Trump’s appeal of the Colorado ruling to the U.S. Supreme Court would give the justices three Jan. 6-related cases on their docket, all demanding resolution well in advance of the 2024 election. (The other two involve Trump’s claim of immunity from prosecution and a challenge to a federal obstruction law used to prosecute many Jan. 6 attackers, as well as Trump.)

As the justices in Washington weigh these matters, they will no doubt be aware of the political unrest surrounding them. They know that Trump has built a large political following and is marshaling his followers to turn against the justice system for indicting him, to intimidate law enforcement officials and court personnel and anyone else who gets in his way. They are aware that he will whip his die-hard followers into a frenzy against the Supreme Court itself, just as he unleashed his followers to try to bend Congress to his will on Jan. 6.

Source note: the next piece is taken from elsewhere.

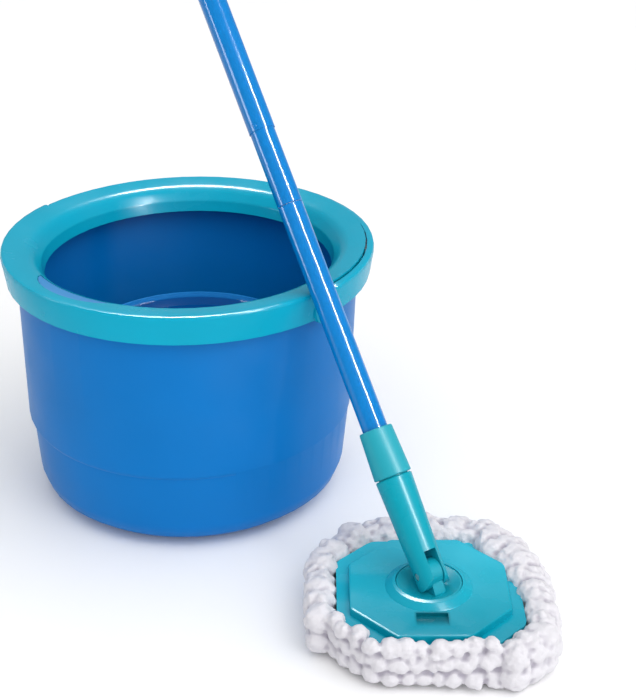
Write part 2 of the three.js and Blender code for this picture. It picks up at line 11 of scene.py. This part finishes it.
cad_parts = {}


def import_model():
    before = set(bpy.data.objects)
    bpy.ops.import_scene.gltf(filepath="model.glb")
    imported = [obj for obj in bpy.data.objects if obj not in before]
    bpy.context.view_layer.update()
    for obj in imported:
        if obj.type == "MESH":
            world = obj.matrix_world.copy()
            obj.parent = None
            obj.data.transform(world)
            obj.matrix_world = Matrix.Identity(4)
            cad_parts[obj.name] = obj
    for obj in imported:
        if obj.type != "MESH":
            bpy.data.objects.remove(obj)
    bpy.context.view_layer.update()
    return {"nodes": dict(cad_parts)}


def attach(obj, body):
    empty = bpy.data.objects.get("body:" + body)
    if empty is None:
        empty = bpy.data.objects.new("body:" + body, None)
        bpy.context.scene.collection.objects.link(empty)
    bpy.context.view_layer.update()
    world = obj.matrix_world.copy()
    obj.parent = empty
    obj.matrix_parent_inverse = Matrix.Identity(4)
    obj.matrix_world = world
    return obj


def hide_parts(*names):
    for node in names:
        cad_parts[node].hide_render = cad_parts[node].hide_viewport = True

The justices’ challenge will be to face all of this head-on rather than to run scared from it, as so many Republican lawmakers did on that day, when they continued objecting to the certification of Joe Biden’s electoral votes even after the bloody attack on their workplace. The justices’ challenge is to not twist the law in a craven effort to appease an authoritarian movement that sees violence as the answer, win or lose.

“This is the correct legal result,” Gerard Magliocca, a law professor at Indiana University and an expert on Section 3, told me about the Colorado ruling. “Whether it’s going to be the final result, or the result that is politically acceptable, is something else.”

For now, though, the constitutional bell has been rung in Colorado. A state supreme court has found that Trump engaged in an insurrection in his efforts to overturn the 2020 election by inciting a violent mob to attack the Capitol and is therefore disqualified from serving again as president. Even if the ruling is eventually overturned, the bell cannot be unrung.